22. You can afford to devote study to your investments. Take an interest in the company whose securities you own. As a shareholder, estimate the probability of the company’s earnings falling off 50 per cent over a twoor three-year period. Could dividends be maintained during such a period? When did the company have its worst year or years, and how did it come through ?

23. As a bondholder, note by how much the earnings available to pay interest exceed the actual interest charges. In practically all cases, earnings before interest should be at least twice the amount paid out in interest. In companies whose earnings are subject to wide fluctuation, earnings before interest should be three or four times interest charges.

24. Decide on the amount you should save every year and stick to it. Save $500 a year for fifteen years, keep principal and interest invested to yield an average return of 5 per cent, and your savings will accumulate to $11,328. Continue the process for ten years more and you’ll have $25,056.

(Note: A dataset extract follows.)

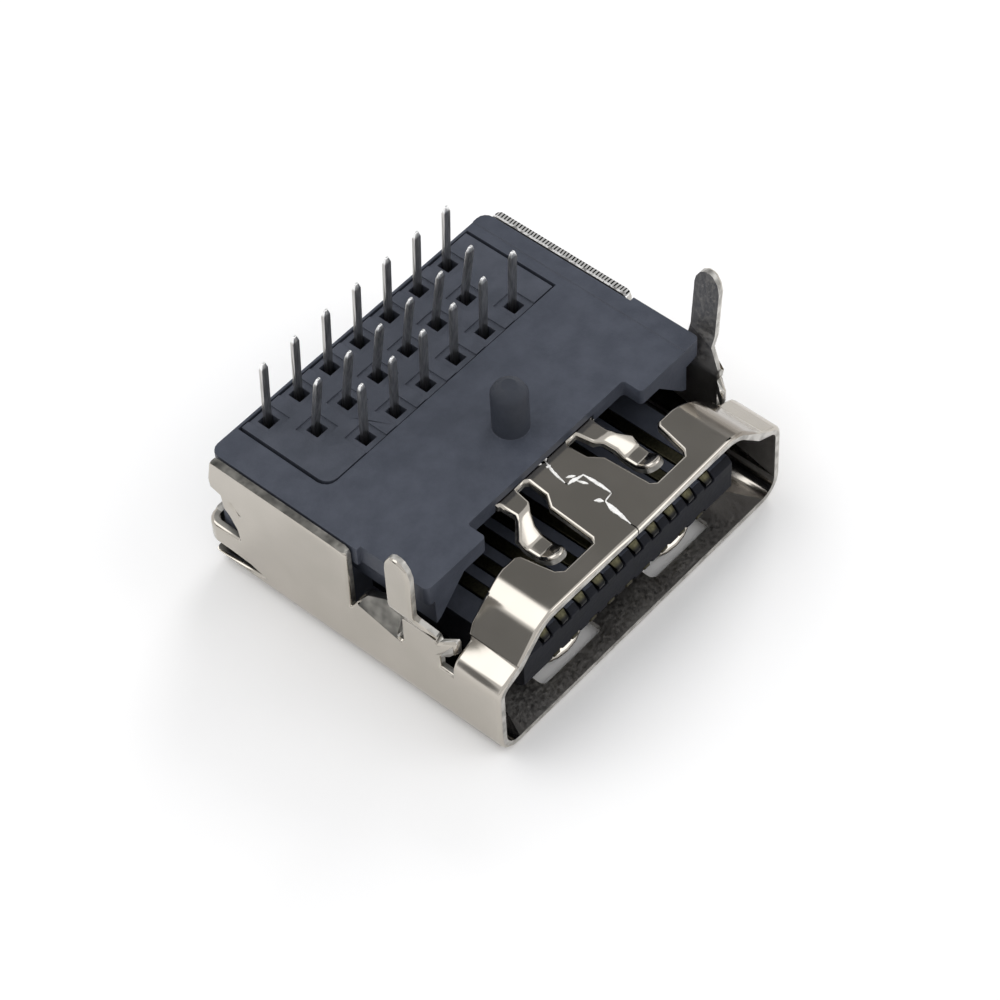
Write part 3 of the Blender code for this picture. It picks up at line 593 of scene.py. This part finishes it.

25. Cultivate thrift and conservatism. Teach your wife and other dependents the value of thrift and independence; diversification in investments; dealing only with the most reputable investment houses; following the beaten path.

Was the parent conservative in his estimate of human intelligence — as he must have been in his investments — when he risked $100,000 on the belief that an amateur could learn the value of these suggestions and become a fairly intelligent investor? To-day the parent declares that this particular venture of his, initiated almost ten years ago, turns out to have been the safest and most satisfactory investment he ever made.